I'm passing a table of up to 1000 rows, consisting of name, ID, latitude and longitude values, to the client.
The list will then be processed by Javascript and converted to markers on a Google map.
I initially planned to do this with JSON, as I want the code to be readable and easy to deal with, and because we may be adding more structure to it over time.
However, my colleague suggested passing it down as a Javascript array, as it would reduce the size greatly.
This made me think, maybe JSON is a bit redundant. After all, for each row defined, the name of each field is also being outputted repetitively. Whereas, for an array, the position of the cells is used to indicate the field.
However, would there really be a performance improvement by using an array?
The site uses GZIP compression. Is this compression effective enough to take care of any redundancy found in a JSON string?
[edit]
I realize JSON is just a notation.
But my real question is - what notation is best, performance-wise?
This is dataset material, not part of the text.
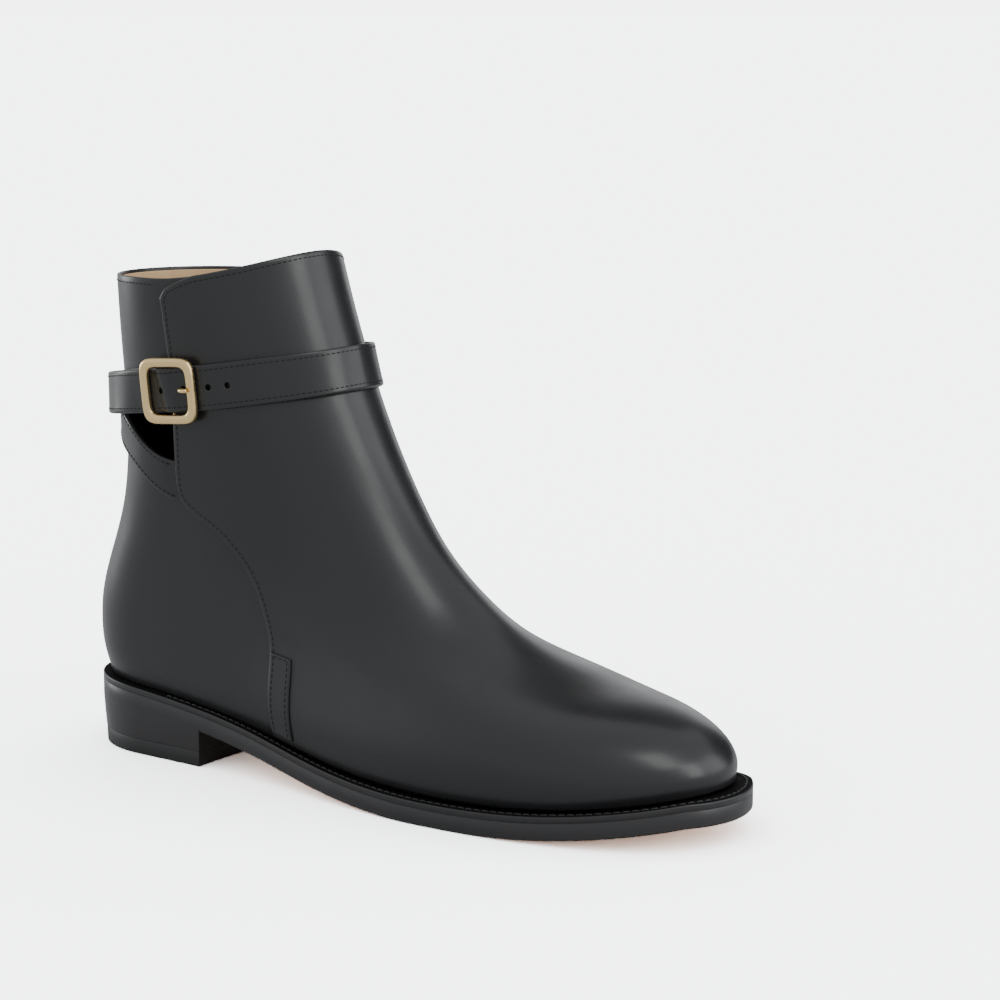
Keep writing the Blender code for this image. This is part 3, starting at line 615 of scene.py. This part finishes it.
heel_rows = [(1.1, LIFT_THICK + 0.05, 0), (0.85, LIFT_THICK + 0.25, 0), (0.8, LIFT_THICK + 0.8, 0),
             (0.4, 12.0, 0), (0.0, None, 0.6), (-0.03, None, -0.6), (-0.03, None, -1.3),
             (0.1, None, -1.35)]
lift_rows = [(2.2, 0.0, 0), (1.6, 0.12, 0), (1.25, 0.5, 0), (1.1, 1.2, 0),
             (0.95, LIFT_THICK - 0.5, 0), (1.15, LIFT_THICK - 0.02, 0)]
heel_block("heel", heel_rows, black_sole)
heel_block("top_lift", lift_rows, black_rubber)

# LONG STRAP
# The long strap is sewn in behind the vamp edge on the outer side. It passes round the heel, along the inner
# side, over the front and through the buckle. It is two thicknesses of calf, 16 mm wide, with punched holes.
STRAP_THICK = 1.6
HOLE_WIDE = 2.3
HOLE_TURNS = (1.381, 1.432, 1.4995, 1.561)

# Turn and height of the upper edge, turn and height of the lower edge.
LONG_STRAP = np.array([
    (-0.412, 115.6, -0.412, 99.2), (-0.360, 117.9, -0.345, 104.0), (-0.305, 123.3, -0.280, 112.2),
    (-0.255, 129.4, -0.215, 117.4), (-0.170, 135.6, -0.130, 122.6), (-0.060, 140.2, -0.040, 126.4),
    (0.060, 143.4, 0.060, 128.6), (0.180, 145.6, 0.180, 129.8), (0.300, 147.7, 0.300, 131.6),
    (0.430, 149.9, 0.430, 133.6), (0.560, 152.6, 0.560, 136.2), (0.690, 155.0, 0.690, 138.8),
    (0.820, 156.4, 0.820, 140.6), (0.930, 157.1, 0.930, 141.6), (1.000, 157.3, 1.000, 141.8),
    (1.070, 157.1, 1.070, 141.6), (1.180, 156.4, 1.180, 140.6), (1.310, 155.0, 1.310, 138.8),
    (1.420, 152.9, 1.420, 136.7), (1.480, 151.9, 1.480, 135.6), (1.520, 151.3, 1.520, 135.0),
    (1.560, 150.6, 1.560, 134.3), (1.620, 149.4, 1.620, 133.2), (1.700, 148.0, 1.700, 132.0),
    (1.800, 146.0, 1.800, 130.1), (1.905, 143.9, 1.905, 128.9)])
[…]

If I use fully named attributes, then I can have code like this:
var x = resultset.rows[0].name;
Whereas if I don't, it will look less readable, like so:
var x = resultset.rows[0][2];
My question is - would the sacrifice in code readability be worth it for the performance gains? Or not?
Further notes:
According to Wikipedia, the Deflate compression algorithm (used by gzip) performs 'Duplicate string elimination'. http://en.wikipedia.org/wiki/DEFLATE#Duplicate%5Fstring%5Felimination
If this is correct, I have no reason to be concerned about any redundancy in JSON, as it's already been taken care of.